— START OF Data section —
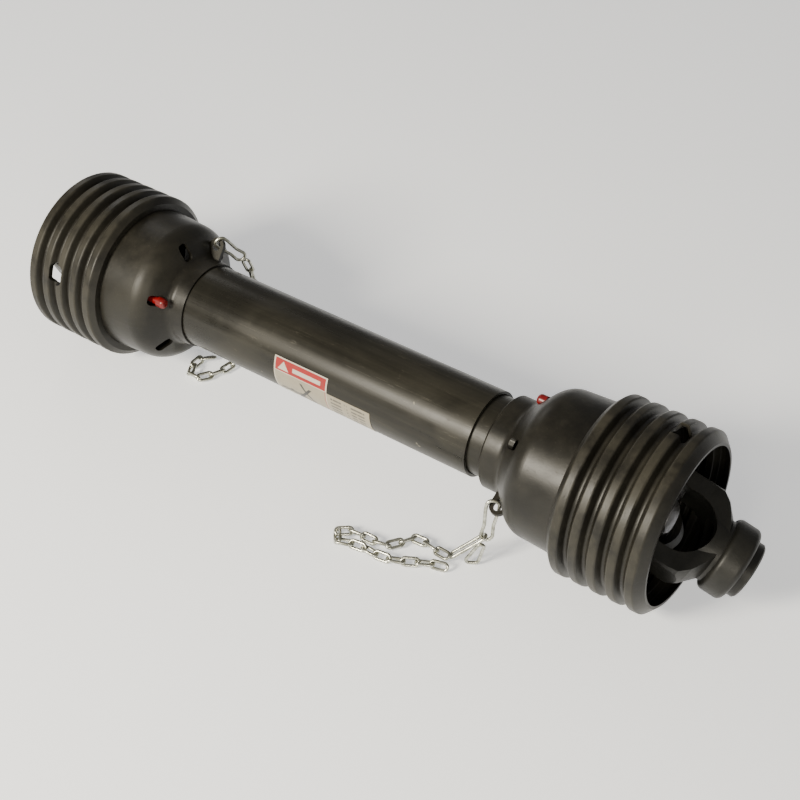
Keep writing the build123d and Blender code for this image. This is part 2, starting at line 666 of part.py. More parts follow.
def seals():
    """Four rubber seals between the cross body and the caps."""
    ring = rod_y(SEAL_RADIUS, SEAL_INNER, SEAL_OUTER)
    ring = chamfer(ring.edges().group_by(Axis.Y)[0], 1.0)
    ring = ring - rod_y(TRUNNION_RADIUS + 0.02, 0, 60)
    body = Box(2 * CROSS_BODY_HALF, 2 * CROSS_BODY_HALF, 2 * CROSS_BODY_HALF)
    ring = ring - (body & Sphere(CROSS_BODY_RADIUS))
    return [Rot(90 * k, 0, 0) * ring for k in range(4)]


def circlip_pair():
    """Two open retaining rings outside the Y caps."""
    y0 = CAP_OUTER + 0.05
    y1 = y0 + CIRCLIP_THICK
    ring = rod_y(CIRCLIP_OUTER, y0, y1) - rod_y(CIRCLIP_INNER, 0, 60)
    ring = ring - span(0, 30, y0 - 1, y1 + 1, -CIRCLIP_GAP / 2, CIRCLIP_GAP / 2)
    for turn in (-1, 1):
        z = turn * (CIRCLIP_GAP / 2 + CIRCLIP_LUG_RADIUS * 0.9)
        x = CIRCLIP_INNER - 1.4
        eye = Pos(x, 0, z) * (rod_y(CIRCLIP_LUG_RADIUS, y0, y1) - rod_y(0.9, 0, 60))
        ring = ring + eye
    return [ring, Rot(180, 0, 0) * ring]


# ---- joint poses ---------------------------------------------------------------------------
def joint_frames(side):
    """Frames of the outer yoke and of the cross, in the row frame, at rest.

    The inner yoke's ears lie along a; the outer yoke's hub points along h; the cross turns
    about a in the inner yoke, and the outer yoke turns about b on the cross.
    """
    tilt, towards = NEAR_TILT, NEAR_TILT_TOWARDS
    if side == "far":
        tilt, towards = FAR_TILT, FAR_TILT_TOWARDS
    t = math.radians(tilt)
    y, z = polar(math.sin(t), towards)
    h = Vector(math.cos(t), y, z)
    ay, az = polar(1, arm_angle(side) + 90)
    a = Vector(0, ay, az)
    b = h.cross(a).normalized()
    by, bz = polar(1, arm_angle(side))
    if b.dot(Vector(0, by, bz)) < 0:
        b = b * -1
    yoke = Location(Plane(origin=(0, 0, 0), x_dir=h, z_dir=h.cross(b)))
    x_cross = b.cross(a)
    cross_frame = Location(Plane(origin=(0, 0, 0), x_dir=x_cross, z_dir=x_cross.cross(b)))
    place = end_place(side)
    return place * yoke, place * cross_frame, place


def report_joint(side):
    """Print the joint axes at rest in the row frame, for whoever writes the joints down."""
    yoke, cross_frame, place = joint_frames(side)
    inner = place * Rot(arm_angle(side), 0, 0)
    for title, frame in (("yoke", yoke), ("cross", cross_frame), ("straight", inner)):
        plane = Plane(frame)
        axes = [[round(v, 6) for v in tuple(d)] for d in (plane.x_dir, plane.y_dir, plane.z_dir)]
        print(side, title, "x", axes[0], "y", axes[1], "z", axes[2])


# ---- hooks and chains ----------------------------------------------------------------------
def closed_wire(points, radii):
    """Round wire bent into a closed loop through corner points, each with its own bend."""
    path = FilletPolyline(*points, radius=radii, close=True)
    section = Plane(origin=path @ 0, z_dir=path % 0) * Circle(LINK_WIRE)
    return sweep(section, path=path)


def long_link(start, end, side, head, tail):
    """Long closed link, wide at its head, pinched, and narrower at its tail."""
    along = (end - start).normalized()
    across = (side - along * side.dot(along)).normalized()
    length = (end - start).length
    waist = (head + tail) * 0.36
    outline = [
        (0, -head), (length * 0.25, -head), (length * 0.62, -waist), (length, -tail),
        (length, tail), (length * 0.62, waist), (length * 0.25, head), (0, head),
    ]
    points = [start + along * u + across * v for u, v in outline]
    bends = [LINK_BEND] * len(points)
    bends[0] = bends[-1] = head * 0.9
    bends[3] = bends[4] = tail * 0.9
    return closed_wire(points, bends)


def straight_link(start, end, side, half):
    """Long closed link with parallel sides."""
    along = (end - start).normalized()
    across = (side - along * side.dot(along)).normalized()
    corners = [start - across * half, end - across * half, end + across * half,
               start + across * half]
    return closed_wire(corners, [half * 0.95] * 4)


def lug_centre(side, degrees):
    """Centre of a lug's hole in the row frame."""
    y, z = polar(LUG_CENTRE_R, degrees)
    x = LUG_CENTRE_X
    if side == "far":
        x, y = -x, -y
        return Vector(-CROSS_X + x, y, AXIS_Z + z)
    return Vector(CROSS_X + x, y, AXIS_Z + z)


def hang_link(hole, side, end, name):
    """Link through a lug's hole: one of its sides runs through the hole's centre."""
    side = Vector(*side).normalized()
    end = Vector(*end)
    along = (end - hole).normalized()
    across = (side - along * side.dot(along)).normalized()
    lift = LUG_THICKNESS / 2 + LINK_WIRE + 0.8
    start = hole + across * LINK_HALF_WIDTH - along * lift
    save(name, long_link(start, end, side, LINK_HALF_WIDTH, LINK_TAIL_HALF_WIDTH))


def near_hardware():
    """The near link, and the wire snap that grips its lower corner."""
    hole = lug_centre("near", NEAR_LUG_ANGLE)
    link_end, snap_start, snap_end = shifted([NEAR_LINK_END, NEAR_SNAP_START, NEAR_SNAP_END], "near")
    hang_link(hole, NEAR_LINK_SIDE, link_end, "near_chain_link")
    start = Vector(*snap_start)
    side = Vector(*NEAR_SNAP_SIDE).normalized()
    snap = straight_link(start, Vector(*snap_end), side, SNAP_HALF_WIDTH)
    feet = [Vector(*foot) for foot in shifted(RING_FEET, "near")]
    top = start - side * RING_STAND_OFF
    rise = (top - (feet[0] + feet[1]) * 0.5).normalized()
    ring = closed_wire([top + rise * RING_RISE] + feet, [2.7, 3.3, 3.3])
    save("near_chain_snap", snap + ring)


def cord_tube(points, radius):
    """Tube along straight runs joined by the largest tangent arcs that they allow."""
    places = [Vector(*p) for p in points]
    radii = []
    for k in range(1, len(places) - 1):
        before = places[k] - places[k - 1]
        after = places[k + 1] - places[k]
        turn = math.radians(before.get_angle(after))
        radii.append(BEND_SHARE * min(before.length, after.length) / math.tan(turn / 2))
    print("arc radii", [round(r, 1) for r in radii])
    path = FilletPolyline(*places, radius=radii)
    section = Plane(origin=path @ 0, z_dir=path % 0) * Circle(radius)
    tube = sweep(section, path=path)
    print("tube length", round(path.length, 1), "volume ratio",
          round(tube.volume / (math.pi * radius ** 2 * path.length), 4))
    return tube


# ---- label ---------------------------------------------------------------------------------
def label_patch(x0, x1, top, bottom):
    """A thin curved patch on the outer guard tube."""
    r0 = OUTER_TUBE_RADIUS + LABEL_STAND_OFF
    r1 = r0 + LABEL_THICK
    strip = make_face(Polyline((x0, r0), (x1, r0), (x1, r1), (x0, r1), close=True))
    patch = revolve(strip, axis=Axis.X, revolution_arc=bottom - top)
    return Rot(top, 0, 0) * patch


# ---- build ---------------------------------------------------------------------------------
def build_guards():
    """Both guard halves with their rings, plugs, tubes and label."""
    lift = Pos(0, 0, AXIS_Z)
    tube_end = CROSS_X + FAR_NECK_END_X
    start = -tube_end + 0.6
    outer_tube = tube_x(OUTER_TUBE_RADIUS, OUTER_TUBE_BORE, start, start + OUTER_TUBE_LENGTH)
    save("outer_guard_tube", lift * outer_tube)
    seat = CROSS_X + GROOVE_X - RING_WIDTH / 2 - 2.1
    inner_tube = tube_x(INNER_TUBE_RADIUS, INNER_TUBE_BORE, seat - INNER_TUBE_LENGTH, seat)
    save("inner_guard_tube", lift * inner_tube)
    label = label_patch(*LABEL_MAIN) + label_patch(*LABEL_SIDE)
    save("safety_label", lift * label)
    holes = {"near": (NEAR_GREASE_HOLE_X, NEAR_GREASE_HOLE_ANGLE),
             "far": (FAR_GREASE_HOLE_X, FAR_GREASE_HOLE_ANGLE)}
    cones = {"near": near_cone, "far": far_cone}
    plugs = {"near": lock_plugs(NEAR_SLOT_ANGLE, NEAR_PLUG_X),
             "far": lock_plugs(FAR_SLOT_ANGLE, FAR_PLUG_X)}
    for side in ("near", "far"):
        place = end_place(side)
        save(side + "_guard_cone", place * cones[side]())
        save(side + "_ribbed_collar", place * (collar() - grease_hole(*holes[side])))
        save(side + "_guard_bearing", place * bearing_ring())
        save(side + "_lock_plugs", Compound([place * p for p in plugs[side]]))


def build_drive():
    """Profile tubes, yokes, crosses and everything that holds them together."""
    levels = {"near": 2, "far": 0}
    names = {"near": "inner_profile_tube", "far": "outer_profile_tube"}
    for side in ("near", "far"):
        level = levels[side]
        yoke, cross_frame, place = joint_frames(side)
        inner = place * Rot(arm_angle(side) + 90, 0, 0)
        save(names[side], profile_tube(level, side))
        save(side + "_inner_yoke", inner_yoke(level, side))
        save(side + "_roll_pin", place * roll_pin(side))
        save(side + "_outer_yoke", yoke * outer_yoke())
        save(side + "_push_pin", yoke * push_pin())
        save(side + "_push_pin_bush", yoke * push_pin_bush())
        save(side + "_push_pin_spring", yoke * push_pin_spring())
        save(side + "_cross", cross_frame * cross())
        save(side + "_grease_nipple", cross_frame * grease_nipple())
        save(side + "_cross_seals", Compound([cross_frame * s for s in seals()]))
        groups = (("bearing_caps", cap_pair), ("needle_sleeves", needle_pair),
                  ("circlips", circlip_pair))
        for title, make in groups:
            save(side + "_inner_" + title, Compound([inner * s for s in make()]))
            save(side + "_outer_" + title, Compound([yoke * s for s in make()]))
        report_joint(side)


def build_chains():
    """The two tether chains with their hooks."""
    save("near_chain", cord_tube(shifted(NEAR_CHAIN, "near"), CHAIN_RADIUS))
    save("far_chain", cord_tube(shifted(FAR_CHAIN, "far"), CHAIN_RADIUS))
    near_hardware()
    far_end = shifted([FAR_LINK_END], "far")[0]
    hang_link(lug_centre("far", FAR_LUG_ANGLE), FAR_LINK_SIDE, far_end, "far_chain_link")


os.makedirs(OUT, exist_ok=True)
build_guards()
build_drive()
build_chains()
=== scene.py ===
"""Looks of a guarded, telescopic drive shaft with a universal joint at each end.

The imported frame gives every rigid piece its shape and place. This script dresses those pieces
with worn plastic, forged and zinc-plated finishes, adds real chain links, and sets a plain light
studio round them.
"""

import logging
import math
import random
from dataclasses import dataclass, field
from enum import Enum

import bmesh
import bpy
from mathutils import Matrix, Vector


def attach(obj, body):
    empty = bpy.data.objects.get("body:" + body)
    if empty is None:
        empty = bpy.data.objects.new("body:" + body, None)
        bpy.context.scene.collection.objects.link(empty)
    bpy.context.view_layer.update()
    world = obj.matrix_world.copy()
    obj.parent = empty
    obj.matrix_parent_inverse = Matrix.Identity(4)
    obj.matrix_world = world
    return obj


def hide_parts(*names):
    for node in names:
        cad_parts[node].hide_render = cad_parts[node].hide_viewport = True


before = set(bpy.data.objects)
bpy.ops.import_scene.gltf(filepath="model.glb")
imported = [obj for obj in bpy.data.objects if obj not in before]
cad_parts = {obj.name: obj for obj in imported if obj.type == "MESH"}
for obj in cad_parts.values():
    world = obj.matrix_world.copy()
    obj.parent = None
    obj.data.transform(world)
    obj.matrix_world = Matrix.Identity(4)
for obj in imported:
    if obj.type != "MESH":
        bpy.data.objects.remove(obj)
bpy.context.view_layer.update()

MM = 0.001
AXIS_HEIGHT = 0.0815
CREST_RADIUS = AXIS_HEIGHT
FLOOR_POINT = 5.0
CHAIN_LIFT = 4.6
LOG = logging.getLogger("drive_shaft")

Number = float | int
Colour = tuple[float, float, float]
Point = tuple[float, float, float]


class Body(Enum):
    """Moving bodies that the chains ride on."""

    FAR_GUARD = "far_guard"
    NEAR_GUARD = "near_guard"


class Grain(Enum):
    """Direction in which a plastic piece's rub marks run."""

    ALONG = (6.0, 150.0, 150.0)
    ROUND = (150.0, 22.0, 22.0)
    LOOSE = (40.0, 55.0, 70.0)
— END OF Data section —
» What you should do
Only the lines from the beginning of the material above through the line with "return [Rot(90 *" are wanted; extract them exactly.

» Exercise output
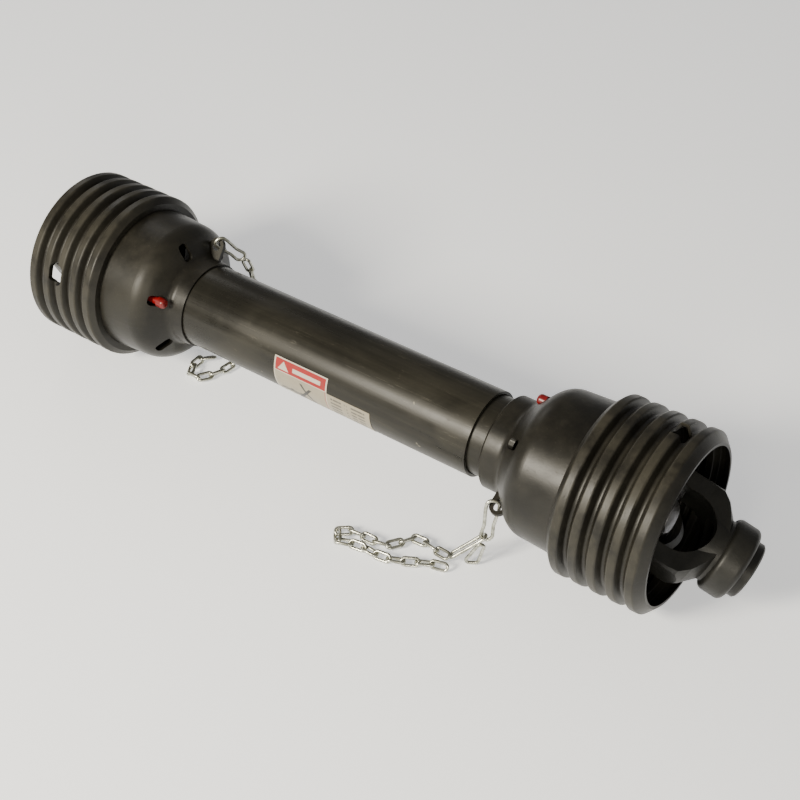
Keep writing the build123d and Blender code for this image. This is part 2, starting at line 666 of part.py. More parts follow.
def seals():
    """Four rubber seals between the cross body and the caps."""
    ring = rod_y(SEAL_RADIUS, SEAL_INNER, SEAL_OUTER)
    ring = chamfer(ring.edges().group_by(Axis.Y)[0], 1.0)
    ring = ring - rod_y(TRUNNION_RADIUS + 0.02, 0, 60)
    body = Box(2 * CROSS_BODY_HALF, 2 * CROSS_BODY_HALF, 2 * CROSS_BODY_HALF)
    ring = ring - (body & Sphere(CROSS_BODY_RADIUS))
    return [Rot(90 * k, 0, 0) * ring for k in range(4)]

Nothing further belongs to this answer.